The other day, one of my classmates, Ruofan Shi, recommended me watch Rick and Morty, which is a TV show seen by adults and made a big hit. She thought that the imagery of this animation was relevant to my surrealistic paintings. Fantastic colours and winding contour lines, and weird forms are appealing to me. Although I haven't watched it yet, I have convinced that the animation might help build strange ideas. However, my works don't show spatial distance, unlike the sceneries of it. Regardless of the matter of perspective, I can develop my images that can be about oneiric and otherworldly pictures by constant drawing.
With my classmates and course leader, I went to Hyde Park to see ongoing exhibitions. The first gallery I visited was Surpentine. There was an exhibition of Albert Oehlen, who's from Germany. Since last year, I mainly focus on seeing what artists do for accidental mark-making. I think painting randomly is one of the fascinating things to see for beholders. To be honest, I don't know what this painter does, what he wants to convert meaning or story by painting. I just see and record the marks as a reference for my future. There were many works of him, but some of them were not that interesting. What I mainly invest time to see was the combination of his layering and mark-making. That is, brushstroke could become one of the layers that pile up. Eventually, where he did this action a lot would be dense. In this way, mark-making and layering could be linked and merged. For me, it seems that he tries to express his unconscious mind. I can guess it from his painting. He repetitively painted tiny faces and big ones. Sometimes he just let the oil flow by holding them on the brush. Otherwise, he just painted colour line or splattered oil. This kind of thing inspired me because I wanted to enjoy and feel the pleasure of painting. Likewise, he might have gotten some interest in this, I guess. I think that an artist's thoughts should be revealed, disclosed by her or his works, which means it's an artist's work that shows the artist.
While looking at his works, I was wondering why he put two artworks together to be seen as one work. So I asked gallery people why he would do that. It was because he wanted to test how it would be if things were together. Also, he was testing if he could have organized the relationship between paintings and the gallery space. That means a method of the display can be different whenever his solo exhibition takes place. The thing he interpreted with this gallery was based on four windows. For me, that sort of thought was surprising and slightly broke my thoughts of how works should be exhibited. As I was struggling with the way how to present my unstretched paintings, his inventive artistic approaches were a good reference for me. However, I think my art has more potential. Also, although my paintings are surrealistic, I just disliked the term 'surrealistic,' ' unconscious,' etc. He admires paintings made by Surrealism, it, therefore, becomes a methodology or attitude to the world and to paintings. "Surrealism is not a style, nor is it a technique. There was no veto, no prescription, no aesthetic rule. When Oehlen says he sees himself in the tradition of Surrealism, it is not just because of a history that he mines, but because it questioned the nature of the real, which must include more than the immediate material world. Painting has extensive means of divesting reality of its verisimilitude." These quotes encourage me to keep doing what I like!

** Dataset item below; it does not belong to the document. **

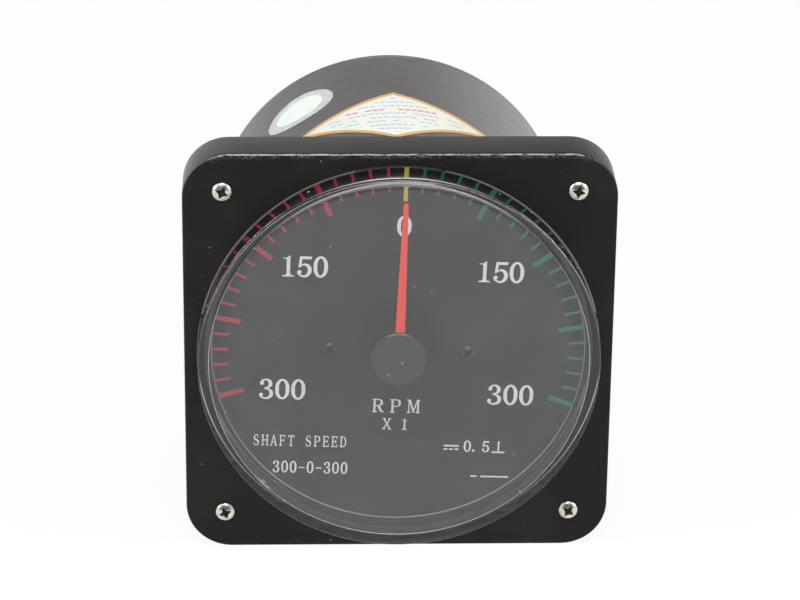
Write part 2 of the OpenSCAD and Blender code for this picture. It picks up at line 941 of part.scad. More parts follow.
// Bearing nuts: they lock the bearings in the plate and the bridge
module bearing_nuts() {
    color([0.7, 0.6, 0.35]) {
        hex_nut(bearing_nut_flats, bearing_r, plate_y - bearing_nut_t, plate_y);
        hex_nut(bearing_nut_flats, bearing_r, bridge_back_y, bridge_back_y + bearing_nut_t);
    }
}

// Rear bridge: it carries the rear bearing
module rear_bridge() {
    color([0.62, 0.62, 0.64])
    difference() {
        in_movement() slab(bridge_y, bridge_back_y) square([2 * bridge_half, bridge_w], center = true);
        bar(bearing_r, bridge_y - past, bridge_back_y + past);
        at_bridge_posts() bar(small_hole_r, bridge_y - past, bridge_back_y + past);
    }
}

module bridge_posts() {
    color([0.7, 0.7, 0.7])
    at_bridge_posts() pillar(plate_back_y, bridge_y, pillar_flats, plate_t);
}

module bridge_screws() {
    color([0.6, 0.6, 0.6])
    at_bridge_posts()
        screw(bridge_back_y, 1, small_r, bridge_t + grip, small_head_r, small_head_h, 40);
}

// Core ring: soft iron inside the coil, open at the top where the foot closes it
module core_ring() {
    color([0.5, 0.5, 0.52])
    in_movement() difference() {
        tube(core_r, core_in_r, core_y, core_back_y);
        translate([-foot_w / 2, core_y - past, 0]) cube([foot_w, core_len + 2 * past, core_r + past]);
    }
}

// Core foot: it closes the core ring and stands between the magnets
module core_foot() {
    color([0.55, 0.55, 0.57])
    in_movement() difference() {
        translate([-foot_w / 2, core_y, 0]) cube([foot_w, core_len, magnet_top]);
        bar(core_in_r, core_y - past, core_back_y + past);
        translate([-foot_w, core_y - past, -past])
            cube([2 * foot_w, core_len + 2 * past, past + sqrt(pow(core_in_r, 2) - pow(foot_w / 2, 2))]);
    }
}

// Magnets: one on either side of the core's foot
module magnets() {
    color([0.4, 0.4, 0.43])
    in_movement() for (side = [-1, 1])
        at(side * (foot_w + magnet_w) / 2, 0)
            slab(core_y, core_back_y)
                translate([-magnet_w / 2, magnet_bottom]) square([magnet_w, magnet_top - magnet_bottom]);
}

// Outer pole: a ring round the coil's path, open at the top, with a cheek beside each magnet
module outer_pole() {
    color([0.48, 0.48, 0.5])
    difference() {
        in_movement() slab(core_y, core_back_y)
            difference() {
                union() {
                    circle(pole_r, $fn = 128);
                    for (side = [-1, 1])
                        translate([side * (cheek_x + cheek_w / 2), magnet_top / 2])
                            square([cheek_w, magnet_top], center = true);
                }
                circle(pole_in_r, $fn = 128);
                translate([-cheek_x, 0]) square([2 * cheek_x, magnet_top + past]);
            }
        at_pole_screws() bar(small_hole_r, core_y - past, core_back_y + past);
    }
}

// Pole spacers and screws: they hold the magnet system behind the movement plate
module pole_spacers() {
    color([0.72, 0.72, 0.74])
    at_pole_screws() tube(spacer_r, small_hole_r, plate_back_y, core_y);
}

module pole_screws() {
    color([0.6, 0.6, 0.6])
    at_pole_screws()
        screw(core_back_y, 1, small_r, core_len + pole_standoff + plate_t, small_head_r, small_head_h);
}

// Circuit board: it turns the incoming signal into the coil's current
module circuit_board() {
    color([0.1, 0.35, 0.2])
    difference() {
        bar(board_r, board_y, board_back_y, 128);
        at_pillars() bar(small_r + slip, board_y - past, board_back_y + past);
    }
}

// Board pillars, from the movement plate to the board
module board_pillars() {
    color([0.7, 0.7, 0.7]) at_pillars() pillar(plate_back_y, board_y, pillar_flats, plate_t);
}

// Cover pillars, from the board to the rear cover
module cover_pillars() {
    color([0.7, 0.7, 0.7])
    at_pillars() pillar(board_back_y, cover_inner_y, pillar_flats, board_t + grip - past);
}

// A chip that stands on the back of the board
module chip(sizes) {
    in_movement()
        translate([sizes[0] - sizes[2] / 2, board_back_y, sizes[1] - sizes[3] / 2])
            cube([sizes[2], sizes[4], sizes[3]]);
}

// Control chips: a processor, a line receiver and a coil driver
module control_chips() {
    color([0.12, 0.12, 0.13]) for (sizes = [processor, receiver, driver]) chip(sizes);
}

// Capacitors: upright cans that smooth the supply
module capacitors() {
    color([0.2, 0.22, 0.3])
    in_movement() for (i = [-1 : 1])
        at(i * capacitor_pitch, capacitor_z)
            bar(capacitor_r, board_back_y, board_back_y + capacitor_h);
}

// Board connector: the supply and signal wires end here
module board_connector() {
    color([0.85, 0.83, 0.75])
    translate([-2.5 * wire_pitch, board_back_y, connector_z - connector_w / 2])
        cube([5 * wire_pitch, connector_h, connector_w]);
}

// Supply wires: from the connector to the heads of the terminal studs
module supply_wires() {
    color([0.6, 0.15, 0.12])
    for (i = [0 : 3]) {
        x_side = i % 2 == 0 ? -1 : 1;
        z_side = i < 2 ? 1 : -1;
        wire(
            [(i - 1.5) * wire_pitch, board_back_y + connector_h, connector_z],
            [x_side * terminal_dx / 2, cover_inner_y - terminal_head_t, z_side * terminal_dz / 2],
            wire_r
        );
    }
}

// Terminal plate: insulating, with a bush through the cover round each stud
module terminal_plate() {
    color([0.1, 0.1, 0.1])
    difference() {
        union() {
            slab(case_depth, terminal_foot_y)
                square([terminal_dx, terminal_dz] + 2 * terminal_margin * [1, 1], center = true);
            at_terminals() bar(bush_r, cover_inner_y, case_depth);
        }
        at_terminals() bar(terminal_r + slip, cover_inner_y - past, terminal_foot_y + past);
    }
}

// Terminal studs, each with its head inside the case
module terminal_studs() {
    color([0.78, 0.65, 0.3])
    at_terminals() {
        bar(terminal_root_r, cover_inner_y, terminal_nut_y);
        bar(terminal_r, terminal_nut_y, case_depth + terminal_out);
        bar(terminal_head_r, cover_inner_y - terminal_head_t, cover_inner_y);
    }
}

module terminal_washers() {
    color([0.75, 0.75, 0.75])
    at_terminals()
        tube(washer_r, terminal_r + slip, terminal_foot_y, terminal_foot_y + washer_t);
}

module terminal_nuts() {
    color([0.78, 0.65, 0.3])
    at_terminals()
        hex_nut(terminal_flats, terminal_root_r, terminal_nut_y - nut_t, terminal_nut_y);
}

front_frame();
window();
window_seal();
corner_screws();
case_flange();
flange_screws();
panel_gasket();
case_can();
rear_cover();
cover_screws();
rating_label();
round_sticker();
dial_plate();
left_marks();
right_marks();
zero_mark();
dial_screws();
dial_pillars();
pointer();
pointer_hub();
hub_cap();
balance_arms();
counterweights();
spindle();
coil_former();
coil_winding();
spring_collets();
front_hairspring();
rear_hairspring();
spring_posts();
end_stops();
movement_plate();
plate_screws();
front_bearing();
rear_bearing();
bearing_nuts();
rear_bridge();
bridge_posts();
bridge_screws();
core_ring();
core_foot();
magnets();
outer_pole();
pole_spacers();
pole_screws();
circuit_board();
board_pillars();
cover_pillars();
control_chips();
capacitors();
board_connector();
supply_wires();
terminal_plate();
terminal_studs();
terminal_washers();
terminal_nuts();
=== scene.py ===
import math

import bmesh
import bpy
from bpy.props import FloatProperty, FloatVectorProperty, PointerProperty
from mathutils import Matrix, Vector


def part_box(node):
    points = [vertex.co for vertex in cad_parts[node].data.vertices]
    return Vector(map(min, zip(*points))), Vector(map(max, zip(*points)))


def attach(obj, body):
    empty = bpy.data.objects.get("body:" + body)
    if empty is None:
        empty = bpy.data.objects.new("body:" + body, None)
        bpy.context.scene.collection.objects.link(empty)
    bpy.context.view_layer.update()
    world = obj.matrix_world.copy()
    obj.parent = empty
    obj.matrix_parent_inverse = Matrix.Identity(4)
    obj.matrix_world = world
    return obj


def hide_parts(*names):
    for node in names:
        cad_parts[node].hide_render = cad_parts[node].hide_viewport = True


bl_info = {
    "name": "Shaft speed indicator",
    "version": (1, 0, 0),
    "blender": (4, 5, 0),
    "location": "View3D > Sidebar > Indicator",
    "description": "Models and paints a panel-mounted shaft speed indicator on its frame",
    "category": "Object",
}

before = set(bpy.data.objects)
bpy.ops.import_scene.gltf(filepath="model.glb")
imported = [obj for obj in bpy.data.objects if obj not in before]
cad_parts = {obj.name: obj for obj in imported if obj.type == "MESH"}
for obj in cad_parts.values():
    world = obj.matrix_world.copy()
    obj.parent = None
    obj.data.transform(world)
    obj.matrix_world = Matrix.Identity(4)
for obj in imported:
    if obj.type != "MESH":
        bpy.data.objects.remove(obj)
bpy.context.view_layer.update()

# Sizes in this file are in millimetres and become metres through MM
MM = 0.001


def node_box(node):
    """The lowest and highest corner of a CAD node, in millimetres."""
    low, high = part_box(node)
    return low / MM, high / MM


# Places that come from the frame
frame_low, frame_high = node_box("front_frame")
window_low, window_high = node_box("window")
screws_low, screws_high = node_box("corner_screws")
can_low, can_high = node_box("case_can")
cover_low, cover_high = node_box("rear_cover")
label_low, label_high = node_box("rating_label")
dial_low, dial_high = node_box("dial_plate")
pointer_low, pointer_high = node_box("pointer")
cap_low, cap_high = node_box("hub_cap")
gasket_low, gasket_high = node_box("panel_gasket")
nuts_low, nuts_high = node_box("terminal_nuts")
plate_high = node_box("terminal_plate")[1]
studs_high = node_box("terminal_studs")[1]

FRONT_Y = frame_low.y
HALF_W = frame_high.x
CAN_R = can_high.x
CASE_END_Y = cover_high.y
DIAL_Y = dial_low.y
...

I went to Michael Werner gallery on 2nd November to view Peter Doig's recent works. I did know that he was a painter of canoe and brilliant landscape. However, as soon as I arrived at the gallery, I was questioning whether his exhibition was about his works. I had not seen yet his new paintings which was showing his new neighborhood, Trinidad. I might have had particular thoughts to his works; every works should be linked to his canoe paintings! The first thing I found was 'dispersion on linen'. I didn't even know what does that meant. I was wondering why he mainly used the material. From my point of view, the colour palette he used was pale and glassy. I think the reason why things look like that was he frequently painted on linen with transparent binder and mixed some oil colours with white so that paintings could be oneiric.
The other thing I admired in his paintings was that they might have each story; Women lying down on the sand, bright moons, ghostly people. Also, Horizons in his paintings make me think of endless and enormous lands. I think he was somehow obsessed with occurrence when nights. I would say that his works are fascinating because they are realistic yet unrealistic so that beholders could imagine narratives. That's why he gained popularity and was generally to be appreciated. For me, I would like to make the imagery more unrealistic, surrealistic. So, viewing his works steadily would be helpful to feel the otherworld. . Even though imageries we paint are different, his works are useful to enhance my eyes and refer.